The problem: Only the lines from the one containing "Continue the Blender" down to the one containing "return mix_colour(tree, share, stone, stone_colour(tint))" should be printed, exactly as they stand, ends included.
_ _ _ _ _ _ _
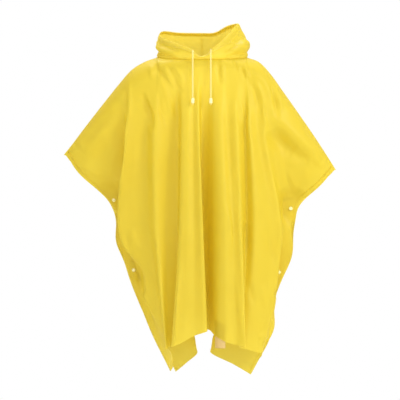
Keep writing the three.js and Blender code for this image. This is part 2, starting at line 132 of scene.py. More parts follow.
def film_look(tree, drawn=False):
    """PEVA film, blown and then calendered to a satin face.

    Its thickness drifts in clouds of about 60 mm. It hangs in ripples of about 14 mm that run down
    the cloth, and the roller leaves a grain of about 2 mm. The sheen of its face pales it a little.
    """
    colours = bpy.context.scene.poncho_colours
    place = add_node(tree, "ShaderNodeTexCoord", {}, {}).outputs["Object"]
    clouds = add_node(
        tree,
        "ShaderNodeTexNoise",
        {},
        {"Vector": place, "Scale": per_metre(60), "Detail": 2.0, "Roughness": 0.5},
    )
    base = add_node(
        tree,
        "ShaderNodeMix",
        {"data_type": "RGBA"},
        {
            0: clouds.outputs["Fac"],
            6: opaque(colours.film_thin),
            7: opaque(colours.film_thick),
        },
    )
    drawn_down = add_node(
        tree, "ShaderNodeMapping", {}, {"Vector": place, "Scale": (1.0, 1.0, 0.16)}
    )
    ripple = add_node(
        tree,
        "ShaderNodeTexNoise",
        {},
        {
            "Vector": drawn_down.outputs["Vector"],
            "Scale": per_metre(14),
            "Detail": 2.0,
            "Roughness": 0.45,
        },
    )
    grain = add_node(
        tree,
        "ShaderNodeTexNoise",
        {},
        {"Vector": place, "Scale": per_metre(2), "Detail": 1.0, "Roughness": 0.5},
    )
    rippled = add_node(
        tree,
        "ShaderNodeBump",
        {},
        {"Height": ripple.outputs["Fac"], "Strength": 0.35, "Distance": 1.6 * MM},
    )
    grained = add_node(
        tree,
        "ShaderNodeBump",
        {},
        {
            "Height": grain.outputs["Fac"],
            "Strength": 0.12,
            "Distance": 0.15 * MM,
            "Normal": rippled.outputs["Normal"],
        },
    )
    gloss = add_node(
        tree,
        "ShaderNodeMapRange",
        {},
        {"Value": clouds.outputs["Fac"], "To Min": 0.42, "To Max": 0.54},
    )
    face = {
        "Base Color": base.outputs[2],
        "Roughness": gloss.outputs["Result"],
        "Specular IOR Level": 0.5,
        "Normal": grained.outputs["Normal"],
    }
    share = THROUGH_DRAWN_FILM if drawn else THROUGH_FILM
    through = colours.film_drawn if drawn else colours.film_through
    return face, (share, {"Color": opaque(through)})


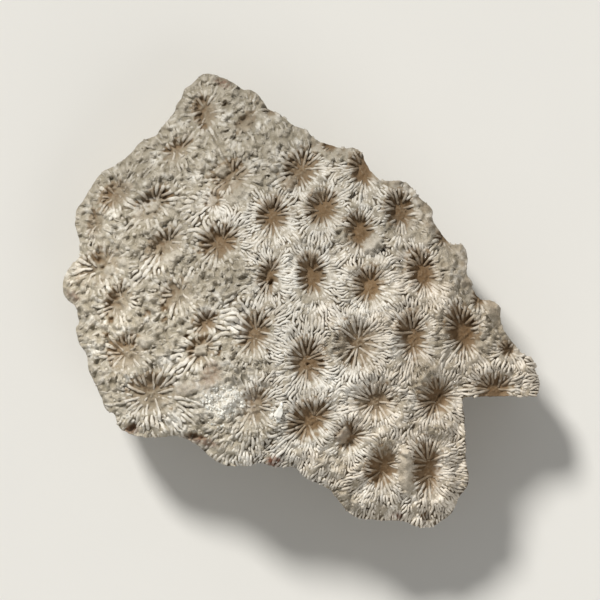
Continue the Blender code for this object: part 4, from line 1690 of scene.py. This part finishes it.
@functools.lru_cache(maxsize=None)
def limestone():
    """Cream crests, brown grooves and pits, a grey-tan crust, white calcite and rust, with painted
    light and shade.
    """
    tree = material_tree("fossil_limestone")

    def value(name):
        return tree.node("ShaderNodeAttribute", attribute_name=name).outputs["Fac"]

    def tinted(share, stone, tint):
        return mix_colour(tree, share, stone, stone_colour(tint))

    mottle = noise_value(tree, 1.4 * MM, 4.0, 0.6)
    grain = noise_value(tree, 0.22 * MM, 2.0, 0.6)
    broad = noise_value(tree, 9.0 * MM)
    toward = tree.math("MULTIPLY", tree.math("SUBTRACT", 0.62, value("lift")), 0.35)
    lift = tree.math("MULTIPLY_ADD", toward, value("worn"), value("lift"))
    mottled = tree.math("MULTIPLY_ADD", value("worn"), -0.35, 0.7)
    mottled = tree.math("MULTIPLY", tree.math("SUBTRACT", mottle, 0.5), mottled)
    lift = tree.math("ADD", lift, mottled)
    # From groove to crest: the stone's own tones, with painted shade towards the grooves.
    stone = tinted(ranged(tree, lift, 0.0, 0.55), stone_colour("groove"), "crust")
    stone = tinted(ranged(tree, lift, 0.5, 1.0), stone, "crest")
    # Painted highlight: the highest crests turn frost white.
    stone = tinted(ranged(tree, lift, 0.92, 1.15, 0.0, 0.9), stone, "frost")
    # In the pits, from the pit brown in the gaps to tan on the crests, partly painted shade.
    brown = tinted(ranged(tree, lift, 0.1, 1.1), stone_colour("pit"), "pit_crest")
    stone = mix_colour(tree, value("pit"), stone, brown)
    on_crests = ranged(tree, lift, 0.15, 0.75, 0.45, 1.0)
    stone = tinted(tree.math("MULTIPLY", value("frost"), on_crests), stone, "frost")
    stone = tinted(value("stain"), stone, "stain")
    stone = tinted(tree.math("MULTIPLY", value("worn"), 0.25), stone, "crust")
    stone = mix_colour(tree, value("warm"), stone, stone_colour("warmth"), "MULTIPLY")
    # The shade value carries the painted light and shade; the broad noise is the stone's own uneven
    # tone.
    tone = tree.math("MULTIPLY", value("shade"), tree.math("MULTIPLY_ADD", broad, 0.5, 0.75))
    depth = tree.math("MULTIPLY_ADD", value("worn"), 0.3, 0.5)
    speckle = tree.math("MULTIPLY_ADD", tree.math("SUBTRACT", grain, 0.5), depth, 1.0)
    tone = tree.math("MULTIPLY", tone, speckle)
    tree.set(tree.shader["Base Color"], tree.scaled(stone, tone))
    tree.set(tree.shader["Roughness"], ranged(tree, value("frost"), 0.0, 1.0, 0.9, 0.6))
    tree.shader["Specular IOR Level"].default_value = 0.3
    rough = noise_value(tree, 0.38 * MM, 3.0, 0.65)
    strength = tree.math("MULTIPLY_ADD", value("worn"), 0.7, 0.3)
    bump = {"Strength": strength, "Distance": 0.3 * MM, "Height": rough}
    tree.set(tree.shader["Normal"], tree.node("ShaderNodeBump", bump))
    return tree.material


@functools.lru_cache(maxsize=None)
def calcite():
    """Clear white crystal with a glassy face."""
    tree = material_tree("calcite")
    cloud = ranged(tree, noise_value(tree, 0.5 * MM), 0.35, 0.7)
    milky = mix_colour(tree, cloud, stone_colour("frost"), stone_colour("clear"))
    tree.set(tree.shader["Base Color"], milky)
    tree.shader["Roughness"].default_value = 0.16
    tree.shader["Specular IOR Level"].default_value = 0.6
    return tree.material


def floor_material():
    tree = material_tree("studio_floor")
    shade = tree.math("MULTIPLY_ADD", noise_value(tree, 30.0 * MM, 3.0), 0.04, 0.98)
    colour = tuple(bpy.context.scene.coral_stage.floor)
    tree.set(tree.shader["Base Color"], tree.scaled(colour, shade))
    tree.shader["Roughness"].default_value = 0.8
    return tree.material


# ---------------------------------------------------------------- the stage


# Sizes of the stage, in metres.
CAMERA_HEIGHT = 0.9
VIEW_WIDTH = 0.09
VIEW_CENTRE = (-0.15 * MM, 0.0)
MARGIN_HEIGHT = 12.0 * MM
FLOOR_SIZE = 3.0
FLOOR_DROP = 0.2 * MM
FARTHEST_SEEN = 10.0
# Where each light comes from, its width in degrees and its colour.
Light = namedtuple("Light", "direction width colour")
KEY_LIGHT = Light((-0.42, 0.70, 0.82), 12.0, (1.0, 0.97, 0.92))
FILL_LIGHT = Light((0.6, -0.75, 0.7), 40.0, (1.0, 0.98, 0.95))
AMBIENT_COLOUR = (1.0, 0.98, 0.94, 1.0)


def sun(name, light, strength):
    data = bpy.data.lights.new(name, "SUN")
    data.angle = math.radians(light.width)
    data.energy = strength
    data.color = light.colour
    turn = Vector(light.direction).to_track_quat("Z", "Y")
    new_object(name, data).rotation_euler = turn.to_euler()


class CORAL_OT_stage(Operator):
    """Set out the floor, the soft light and the camera straight above"""

    bl_idname = "coral.set_stage"
    bl_label = "Set the stage"

    def execute(self, context):
        settings = context.scene.coral_stage
        bpy.ops.mesh.primitive_plane_add(size=FLOOR_SIZE, location=(0.0, 0.0, -FLOOR_DROP))
        floor = context.object
        floor.name = "floor"
        floor.data.materials.append(floor_material())
        sun("fill_light", FILL_LIGHT, settings.fill_light)
        sun("key_light", KEY_LIGHT, settings.key_light)
        world = bpy.data.worlds.new("studio")
        world.use_nodes = True
        background = world.node_tree.nodes["Background"].inputs
        background["Color"].default_value = AMBIENT_COLOUR
        background["Strength"].default_value = settings.ambient
        context.scene.world = world
        lens = bpy.data.cameras.new("camera")
        lens.lens = lens.sensor_width * CAMERA_HEIGHT / VIEW_WIDTH
        lens.clip_end = FARTHEST_SEEN
        camera = new_object("camera", lens)
        camera.location = (*VIEW_CENTRE, MARGIN_HEIGHT + CAMERA_HEIGHT)
        context.scene.camera = camera
        context.scene.view_settings.view_transform = "Standard"
        return {"FINISHED"}


class CORAL_PT_panel(Panel):
    """The coral's steps in the sidebar"""

    bl_label = "Fossil coral head"
    bl_space_type = "VIEW_3D"
    bl_region_type = "UI"
    bl_category = "Coral"

    def draw(self, context):
        layout = self.layout
        for operator in OPERATORS:
            layout.operator(operator.bl_idname)
        for group in SETTINGS:
            settings = getattr(context.scene, group)
            for name in settings.__annotations__:
                layout.prop(settings, name)


SETTINGS = {
    "coral_stone": StoneSettings,
    "coral_ribs": RibSettings,
    "coral_crumbs": CrumbSettings,
    "coral_calcite": CalciteSettings,
    "coral_colours": StoneColours,
    "coral_stage": StageSettings,
}
OPERATORS = (
    CORAL_OT_crust,
    CORAL_OT_flank,
    CORAL_OT_ribs,
    CORAL_OT_crumbs,
    CORAL_OT_calcite,
    CORAL_OT_chips,
    CORAL_OT_stage,
)


def register():
    for name, group in SETTINGS.items():
        bpy.utils.register_class(group)
        setattr(bpy.types.Scene, name, PointerProperty(type=group))
    for operator in OPERATORS:
        bpy.utils.register_class(operator)
    bpy.utils.register_class(CORAL_PT_panel)


def unregister():
    bpy.utils.unregister_class(CORAL_PT_panel)
    for operator in reversed(OPERATORS):
        bpy.utils.unregister_class(operator)
    for name, group in SETTINGS.items():
        delattr(bpy.types.Scene, name)
        bpy.utils.unregister_class(group)


def main():
    register()
    bpy.ops.coral.build_crust()
    bpy.ops.coral.build_flank()
    bpy.ops.coral.grow_ribs()
    bpy.ops.coral.strew_crumbs()
    bpy.ops.coral.grow_calcite()
    bpy.ops.coral.set_chips()
    bpy.ops.coral.set_stage()


if __name__ == "__main__":
    main()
_ _ _ _ _ _ _
The solution:
Continue the Blender code for this object: part 4, from line 1690 of scene.py. This part finishes it.
@functools.lru_cache(maxsize=None)
def limestone():
    """Cream crests, brown grooves and pits, a grey-tan crust, white calcite and rust, with painted
    light and shade.
    """
    tree = material_tree("fossil_limestone")

    def value(name):
        return tree.node("ShaderNodeAttribute", attribute_name=name).outputs["Fac"]

    def tinted(share, stone, tint):
        return mix_colour(tree, share, stone, stone_colour(tint))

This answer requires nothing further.